Ants leave tracks also!  If you look at the image above, where the white arrow is pointing, there is a sand grain coated with mud that the right rear leg is just pressing into. Now look at the lower photo.

In this next photo, that leg left an indentation. If you look a little more closely, you can see the imprint left by the spur on that joint, branching off and angled back from the darker line imprinted by the leg. (You can see it a little more clearly in the insert).  There is a trail also: look at the insert, in the area  above and to the right of the mark left by the ant’s right rear leg, see the two little dimples?  And there’s more…

Top

—————————————————————————————————————

Finding the next track is often a problem.  

Eventually, most likely sooner, a tracker comes across part of a trail where the animal seems to have left no tracks … and yes, they might have jumped, but the tracks you can see don’t mention that … so the missing tracks must be there, right?  And you look some more, and still find none.  So, with admirable determination and instead of giving it a rest, or trying some other method, you keep looking till your brain begins generating false tracks, and you still can’t see any certain ones.

What to do when you finally give up and admit that’s not working?

There’s normal every day seeing and then there’s seeing. Have you ever been surprised when suddenly realizing that thing you thought you were looking at was something else entirely?  There’s a Sherlock Holmes / Mary Russell story where Sherlock glances over the side of their cruise ship and notices an object floating along beside the ship.  After a moment his brain snaps into gear and puts the pieces together; moving ship, object keeping pace, he realized it was a shark fin, and rather large at that.

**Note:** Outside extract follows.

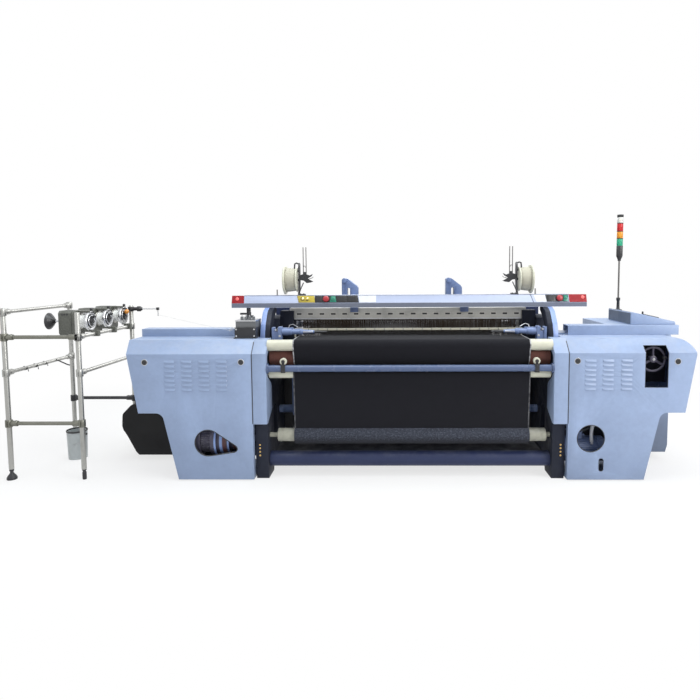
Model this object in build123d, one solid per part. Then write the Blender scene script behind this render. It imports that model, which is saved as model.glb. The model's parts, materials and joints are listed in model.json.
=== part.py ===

Or … look at a track … now begin all over again and look to find as many details as you can … Now get real close and do that again.

How many ways are there to see a track?

How many layers of relevant detail do you usually catch?

Sometimes giving up lets you see details you missed at first … “Giving up” as in resting the mind for a few moments and then taking a fresh perspective works pretty darn well but doesn’t solve all the problems with seeing.  This page is about ways to solve those other problems …

Now that the art of seeing has been mentioned … this book is relevant: “Tracking & The Art of Seeing”. Copyright 1999 by Paul Rezendes. ISBN: 0-06-273524-1

Top

————————————————————————————————————

Ways to find the next track … (list is incomplete)

The Tracking Stick: Ancient technology that works, and has multiple uses.  Can you use it to find the next track while standing?  (More about this on the “Trails” page)

Reading the current track: Can give you some idea of how much energy was used, where the energy was going, how they used the foot, and which direction they moved.

Side heading: No big mystery, just put your head close to the ground and turn it to look sideways across the trail.  This change in perspective provides more information.  You can do something like this with a flashlight…

Feel Tracking:  It is possible to sense something left when the track was made (maybe body heat, or the energy left by the being that made it?) … (this is no joke).

The author heard about this in an introductory class taught by Tom Brown, Jr., and after dwelling in skepticism for a few years finally tried it and discovered Tom was right … It does work, and the author has used this method several times since.

The way it worked the last time:

The trail was first noticed in a shaded area of hard-packed damp sandy/stony topsoil on a dirt road that had been rained on the evening before.  The rain was relevant because no other similar, or larger-sized animals had left fresh tracks in that freshly weathered surface..

A warm spot was felt in the palm of the hand while it was held an inch or two above an easily visible track.  The next several tracks in the series were found by slowly moving the hand above the soil, and examining the ground beneath the hand when similar sensations occurred.

After they’d been found, the next several tracks turned out to be only faint flattened areas, faint depressions, slight scuffs, a pebble nudged out of its bed, a broken pine needle.  Verification of those hard to see signs came when an obvious and fresh track left by the same animal was reached.

The author has heard of this skill being pushed much further …

How to … the basic version:

The first time, just in case, choose a trail it’s ok to damage.

Start with the last obvious track.  Hold your hand about an inch or two above that spot (palm down works for the author), avoiding touching the ground.   This works best if you don’t look for tracks as you move your hand, and instead just look a bit to the side and pay attention to your body as you slowly move your hand in sideways sweeps above the track.

When your hand is near or above the visible track, you may notice a sensation; warmth on the palm, or back of the hand, a tingle in the shoulder muscle, or something else unique to you.  Experiment and persist… learning to tune into this sensation may take some time.

After you’ve learned the sensation, begin searching for the next track the same way, and keep paying attention to the same location on your body where you first noticed the sensation.  Sometimes a series of short arcs across the area works best.  When you get that sensation again, examine the area under your palm closely, looking for the track … it may be faint.

To follow a trail of hard to see tracks you repeat this process until you begin to find obvious tracks again.  It helps to mark the location of each track as you find it (don’t disturb the trail).

Another experiment: What are the limits for this sense?

An example: one summer day, walking along a favorite dirt road, and working on inner stillness, the author suddenly found himself thinking about wolves.  No sparking object or thought, just one moment stillness, and the next it felt like the author was up on the ridge observing himself walking down the road.

Who knows what that really was?  As far as field guides go, there haven’t been wolves up here this century, or the last.  Well, there was that one time in the early 21st century when this set of huge canine tracks crossed the area … and a wolf made the news when it was killed by a car a mile two away down on the highway.  So if your mind ever suddenly switches gears in a similar way you might pause to ask yourself what is going on.